WRITTEN PROBLEM: Repeat, exactly, the run of lines that opens with the line containing "# ---------------------------------------------------- checks" and closes with the line containing "bpy.context.view_layer.update()", and leave all other lines out.

DATA SHOWN:
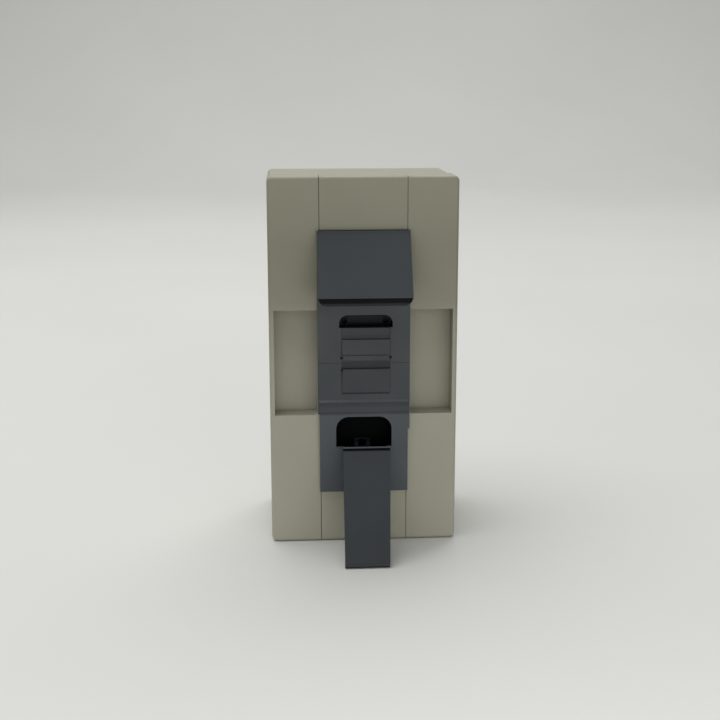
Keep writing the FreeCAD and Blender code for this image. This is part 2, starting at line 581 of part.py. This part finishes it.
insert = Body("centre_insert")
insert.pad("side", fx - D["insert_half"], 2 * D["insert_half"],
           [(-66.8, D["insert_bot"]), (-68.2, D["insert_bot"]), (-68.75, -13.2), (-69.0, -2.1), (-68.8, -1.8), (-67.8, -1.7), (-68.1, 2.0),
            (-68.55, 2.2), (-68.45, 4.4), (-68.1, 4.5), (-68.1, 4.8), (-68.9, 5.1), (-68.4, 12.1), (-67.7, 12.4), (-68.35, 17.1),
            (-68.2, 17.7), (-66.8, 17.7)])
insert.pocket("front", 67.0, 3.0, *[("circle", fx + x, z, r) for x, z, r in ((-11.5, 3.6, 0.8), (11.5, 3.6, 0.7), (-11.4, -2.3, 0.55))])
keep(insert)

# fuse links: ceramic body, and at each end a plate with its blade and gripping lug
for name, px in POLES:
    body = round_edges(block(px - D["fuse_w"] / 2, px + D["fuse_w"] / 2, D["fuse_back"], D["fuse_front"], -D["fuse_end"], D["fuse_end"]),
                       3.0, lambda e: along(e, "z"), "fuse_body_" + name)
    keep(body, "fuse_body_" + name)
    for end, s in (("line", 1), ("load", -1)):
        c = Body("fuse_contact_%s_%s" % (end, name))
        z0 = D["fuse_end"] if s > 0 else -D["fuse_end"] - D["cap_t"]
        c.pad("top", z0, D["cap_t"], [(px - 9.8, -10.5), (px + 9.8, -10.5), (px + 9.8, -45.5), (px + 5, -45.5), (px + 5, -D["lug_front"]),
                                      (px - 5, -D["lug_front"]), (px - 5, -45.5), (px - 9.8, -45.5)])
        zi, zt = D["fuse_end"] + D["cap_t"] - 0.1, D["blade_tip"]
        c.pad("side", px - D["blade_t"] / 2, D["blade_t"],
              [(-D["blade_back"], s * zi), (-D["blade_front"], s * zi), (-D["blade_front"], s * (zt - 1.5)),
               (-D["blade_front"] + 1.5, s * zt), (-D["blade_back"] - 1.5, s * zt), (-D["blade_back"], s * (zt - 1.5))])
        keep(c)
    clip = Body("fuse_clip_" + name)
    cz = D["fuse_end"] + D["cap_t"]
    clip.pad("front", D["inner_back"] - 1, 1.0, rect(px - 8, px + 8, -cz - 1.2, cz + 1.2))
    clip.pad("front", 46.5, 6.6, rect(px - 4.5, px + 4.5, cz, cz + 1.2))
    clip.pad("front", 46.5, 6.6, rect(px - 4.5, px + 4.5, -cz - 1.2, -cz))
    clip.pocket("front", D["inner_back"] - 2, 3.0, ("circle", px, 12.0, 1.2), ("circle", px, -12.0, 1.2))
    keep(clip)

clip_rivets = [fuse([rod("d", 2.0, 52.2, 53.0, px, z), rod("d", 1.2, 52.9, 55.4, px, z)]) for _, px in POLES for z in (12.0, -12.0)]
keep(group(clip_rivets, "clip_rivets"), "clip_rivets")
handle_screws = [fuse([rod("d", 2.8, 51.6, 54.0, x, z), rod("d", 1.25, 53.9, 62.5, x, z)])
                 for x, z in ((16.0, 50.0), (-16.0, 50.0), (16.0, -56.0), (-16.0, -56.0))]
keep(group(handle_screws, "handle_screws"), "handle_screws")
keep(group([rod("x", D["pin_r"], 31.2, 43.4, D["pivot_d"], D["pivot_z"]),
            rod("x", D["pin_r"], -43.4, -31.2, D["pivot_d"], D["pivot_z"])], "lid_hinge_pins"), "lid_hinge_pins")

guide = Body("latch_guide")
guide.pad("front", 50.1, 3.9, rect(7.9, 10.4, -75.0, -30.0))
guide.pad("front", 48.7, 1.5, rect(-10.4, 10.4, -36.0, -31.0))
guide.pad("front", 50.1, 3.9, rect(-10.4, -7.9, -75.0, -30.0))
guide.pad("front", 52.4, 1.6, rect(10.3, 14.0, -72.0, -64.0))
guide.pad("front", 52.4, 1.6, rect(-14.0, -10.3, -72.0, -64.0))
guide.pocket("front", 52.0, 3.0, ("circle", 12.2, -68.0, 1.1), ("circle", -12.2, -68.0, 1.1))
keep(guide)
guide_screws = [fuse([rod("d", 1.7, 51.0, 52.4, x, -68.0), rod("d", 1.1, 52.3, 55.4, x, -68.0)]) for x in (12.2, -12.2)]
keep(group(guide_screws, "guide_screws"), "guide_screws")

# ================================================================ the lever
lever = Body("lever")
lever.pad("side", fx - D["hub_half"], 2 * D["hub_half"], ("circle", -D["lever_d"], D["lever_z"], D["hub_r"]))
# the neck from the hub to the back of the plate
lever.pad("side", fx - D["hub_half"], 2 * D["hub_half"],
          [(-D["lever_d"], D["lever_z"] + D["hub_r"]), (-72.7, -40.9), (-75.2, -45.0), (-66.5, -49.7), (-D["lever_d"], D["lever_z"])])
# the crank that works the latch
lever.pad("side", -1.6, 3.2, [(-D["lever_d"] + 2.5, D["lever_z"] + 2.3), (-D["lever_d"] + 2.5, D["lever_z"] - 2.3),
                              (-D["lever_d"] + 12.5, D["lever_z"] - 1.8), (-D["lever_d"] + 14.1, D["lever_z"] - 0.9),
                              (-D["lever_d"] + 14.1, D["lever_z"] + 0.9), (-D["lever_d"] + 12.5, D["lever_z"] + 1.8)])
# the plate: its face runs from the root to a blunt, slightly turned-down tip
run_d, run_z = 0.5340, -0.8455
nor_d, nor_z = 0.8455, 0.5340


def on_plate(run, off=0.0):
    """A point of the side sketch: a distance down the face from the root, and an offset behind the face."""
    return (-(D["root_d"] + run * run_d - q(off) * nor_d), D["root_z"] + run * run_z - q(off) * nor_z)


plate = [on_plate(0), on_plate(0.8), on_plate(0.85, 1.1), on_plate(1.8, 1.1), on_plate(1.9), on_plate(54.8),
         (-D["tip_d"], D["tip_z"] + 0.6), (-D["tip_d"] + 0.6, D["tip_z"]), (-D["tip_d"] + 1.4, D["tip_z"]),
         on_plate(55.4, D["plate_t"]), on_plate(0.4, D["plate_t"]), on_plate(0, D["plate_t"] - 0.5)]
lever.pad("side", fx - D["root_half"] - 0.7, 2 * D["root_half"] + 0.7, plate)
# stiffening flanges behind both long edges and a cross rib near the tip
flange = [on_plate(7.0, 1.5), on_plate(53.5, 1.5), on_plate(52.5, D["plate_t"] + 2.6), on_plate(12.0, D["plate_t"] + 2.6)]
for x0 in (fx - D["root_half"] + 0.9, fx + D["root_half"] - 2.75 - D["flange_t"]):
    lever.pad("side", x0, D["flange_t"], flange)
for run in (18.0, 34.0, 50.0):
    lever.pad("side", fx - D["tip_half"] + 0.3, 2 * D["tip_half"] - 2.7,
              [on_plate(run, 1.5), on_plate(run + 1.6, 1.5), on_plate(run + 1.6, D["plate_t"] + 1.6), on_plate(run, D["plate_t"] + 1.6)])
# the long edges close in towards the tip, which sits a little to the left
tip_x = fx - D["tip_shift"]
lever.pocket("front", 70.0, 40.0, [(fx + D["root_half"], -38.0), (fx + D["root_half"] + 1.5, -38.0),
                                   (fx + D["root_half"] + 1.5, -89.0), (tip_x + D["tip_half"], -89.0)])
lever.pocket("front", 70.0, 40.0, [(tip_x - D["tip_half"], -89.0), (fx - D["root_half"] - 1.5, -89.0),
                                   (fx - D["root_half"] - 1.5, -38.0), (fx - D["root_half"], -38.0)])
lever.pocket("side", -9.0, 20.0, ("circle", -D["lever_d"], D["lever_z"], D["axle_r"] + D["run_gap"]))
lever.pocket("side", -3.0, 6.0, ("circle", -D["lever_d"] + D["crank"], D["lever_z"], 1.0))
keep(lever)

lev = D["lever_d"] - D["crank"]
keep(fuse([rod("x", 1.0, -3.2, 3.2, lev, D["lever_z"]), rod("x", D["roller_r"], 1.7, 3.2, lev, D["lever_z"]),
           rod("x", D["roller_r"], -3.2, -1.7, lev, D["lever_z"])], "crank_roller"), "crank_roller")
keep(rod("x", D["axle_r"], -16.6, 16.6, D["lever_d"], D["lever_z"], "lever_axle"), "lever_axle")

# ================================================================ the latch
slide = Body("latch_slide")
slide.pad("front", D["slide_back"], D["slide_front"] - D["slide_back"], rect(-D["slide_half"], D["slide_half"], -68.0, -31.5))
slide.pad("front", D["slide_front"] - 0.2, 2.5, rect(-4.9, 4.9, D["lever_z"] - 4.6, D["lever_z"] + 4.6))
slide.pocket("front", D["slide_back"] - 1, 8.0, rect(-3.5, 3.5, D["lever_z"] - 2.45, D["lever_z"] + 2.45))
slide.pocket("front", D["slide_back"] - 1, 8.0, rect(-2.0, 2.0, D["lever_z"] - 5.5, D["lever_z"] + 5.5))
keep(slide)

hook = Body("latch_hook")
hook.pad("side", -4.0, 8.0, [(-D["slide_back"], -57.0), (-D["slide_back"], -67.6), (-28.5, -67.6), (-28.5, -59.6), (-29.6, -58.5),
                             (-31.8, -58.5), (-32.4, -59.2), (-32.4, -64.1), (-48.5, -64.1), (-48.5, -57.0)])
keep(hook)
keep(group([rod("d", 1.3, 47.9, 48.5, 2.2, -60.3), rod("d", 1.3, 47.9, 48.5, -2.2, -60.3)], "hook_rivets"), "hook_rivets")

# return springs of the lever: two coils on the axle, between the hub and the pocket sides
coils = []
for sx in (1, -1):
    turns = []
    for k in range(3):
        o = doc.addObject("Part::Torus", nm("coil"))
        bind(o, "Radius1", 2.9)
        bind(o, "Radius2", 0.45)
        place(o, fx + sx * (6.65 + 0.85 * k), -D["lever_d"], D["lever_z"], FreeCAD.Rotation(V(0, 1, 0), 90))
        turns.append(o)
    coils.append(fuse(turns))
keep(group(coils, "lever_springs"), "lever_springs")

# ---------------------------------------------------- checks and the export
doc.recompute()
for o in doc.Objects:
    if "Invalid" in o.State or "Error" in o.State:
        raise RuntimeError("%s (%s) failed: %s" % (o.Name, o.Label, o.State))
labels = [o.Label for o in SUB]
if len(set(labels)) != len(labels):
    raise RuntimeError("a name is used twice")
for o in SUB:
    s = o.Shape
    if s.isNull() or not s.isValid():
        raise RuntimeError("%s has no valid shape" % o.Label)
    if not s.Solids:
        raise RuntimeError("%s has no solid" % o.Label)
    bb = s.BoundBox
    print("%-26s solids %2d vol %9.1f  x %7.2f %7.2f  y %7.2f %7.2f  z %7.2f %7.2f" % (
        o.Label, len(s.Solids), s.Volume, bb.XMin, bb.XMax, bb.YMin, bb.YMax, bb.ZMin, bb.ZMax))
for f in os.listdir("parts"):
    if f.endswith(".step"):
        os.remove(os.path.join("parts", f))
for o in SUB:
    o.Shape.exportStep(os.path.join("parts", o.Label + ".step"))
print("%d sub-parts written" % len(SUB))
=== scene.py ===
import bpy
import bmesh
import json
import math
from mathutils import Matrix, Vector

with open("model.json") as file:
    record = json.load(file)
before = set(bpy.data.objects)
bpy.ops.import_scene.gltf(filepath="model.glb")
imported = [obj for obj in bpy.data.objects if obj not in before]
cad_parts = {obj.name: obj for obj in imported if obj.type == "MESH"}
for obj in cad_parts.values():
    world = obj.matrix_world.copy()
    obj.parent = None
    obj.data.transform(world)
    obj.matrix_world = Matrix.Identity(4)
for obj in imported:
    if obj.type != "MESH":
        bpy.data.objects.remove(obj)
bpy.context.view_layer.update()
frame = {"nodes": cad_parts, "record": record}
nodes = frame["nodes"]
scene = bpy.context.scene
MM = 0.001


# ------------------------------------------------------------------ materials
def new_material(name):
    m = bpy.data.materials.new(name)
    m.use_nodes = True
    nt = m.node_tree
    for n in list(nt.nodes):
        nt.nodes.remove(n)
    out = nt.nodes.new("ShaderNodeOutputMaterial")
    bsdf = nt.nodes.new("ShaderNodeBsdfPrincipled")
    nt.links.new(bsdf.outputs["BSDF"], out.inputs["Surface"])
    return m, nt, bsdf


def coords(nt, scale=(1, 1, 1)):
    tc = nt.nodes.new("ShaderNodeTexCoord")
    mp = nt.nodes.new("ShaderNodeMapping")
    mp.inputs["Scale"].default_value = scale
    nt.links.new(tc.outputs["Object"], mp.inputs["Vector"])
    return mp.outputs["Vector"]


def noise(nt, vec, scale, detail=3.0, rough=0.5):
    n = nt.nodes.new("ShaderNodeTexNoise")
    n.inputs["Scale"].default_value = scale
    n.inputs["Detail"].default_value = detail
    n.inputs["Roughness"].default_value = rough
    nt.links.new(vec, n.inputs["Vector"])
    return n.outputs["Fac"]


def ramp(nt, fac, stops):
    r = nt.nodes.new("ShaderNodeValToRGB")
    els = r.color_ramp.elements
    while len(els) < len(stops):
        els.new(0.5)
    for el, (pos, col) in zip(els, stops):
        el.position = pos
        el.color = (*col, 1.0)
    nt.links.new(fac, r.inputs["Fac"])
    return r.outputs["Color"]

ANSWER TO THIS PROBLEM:
# ---------------------------------------------------- checks and the export
doc.recompute()
for o in doc.Objects:
    if "Invalid" in o.State or "Error" in o.State:
        raise RuntimeError("%s (%s) failed: %s" % (o.Name, o.Label, o.State))
labels = [o.Label for o in SUB]
if len(set(labels)) != len(labels):
    raise RuntimeError("a name is used twice")
for o in SUB:
    s = o.Shape
    if s.isNull() or not s.isValid():
        raise RuntimeError("%s has no valid shape" % o.Label)
    if not s.Solids:
        raise RuntimeError("%s has no solid" % o.Label)
    bb = s.BoundBox
    print("%-26s solids %2d vol %9.1f  x %7.2f %7.2f  y %7.2f %7.2f  z %7.2f %7.2f" % (
        o.Label, len(s.Solids), s.Volume, bb.XMin, bb.XMax, bb.YMin, bb.YMax, bb.ZMin, bb.ZMax))
for f in os.listdir("parts"):
    if f.endswith(".step"):
        os.remove(os.path.join("parts", f))
for o in SUB:
    o.Shape.exportStep(os.path.join("parts", o.Label + ".step"))
print("%d sub-parts written" % len(SUB))
=== scene.py ===
import bpy
import bmesh
import json
import math
from mathutils import Matrix, Vector

with open("model.json") as file:
    record = json.load(file)
before = set(bpy.data.objects)
bpy.ops.import_scene.gltf(filepath="model.glb")
imported = [obj for obj in bpy.data.objects if obj not in before]
cad_parts = {obj.name: obj for obj in imported if obj.type == "MESH"}
for obj in cad_parts.values():
    world = obj.matrix_world.copy()
    obj.parent = None
    obj.data.transform(world)
    obj.matrix_world = Matrix.Identity(4)
for obj in imported:
    if obj.type != "MESH":
        bpy.data.objects.remove(obj)
bpy.context.view_layer.update()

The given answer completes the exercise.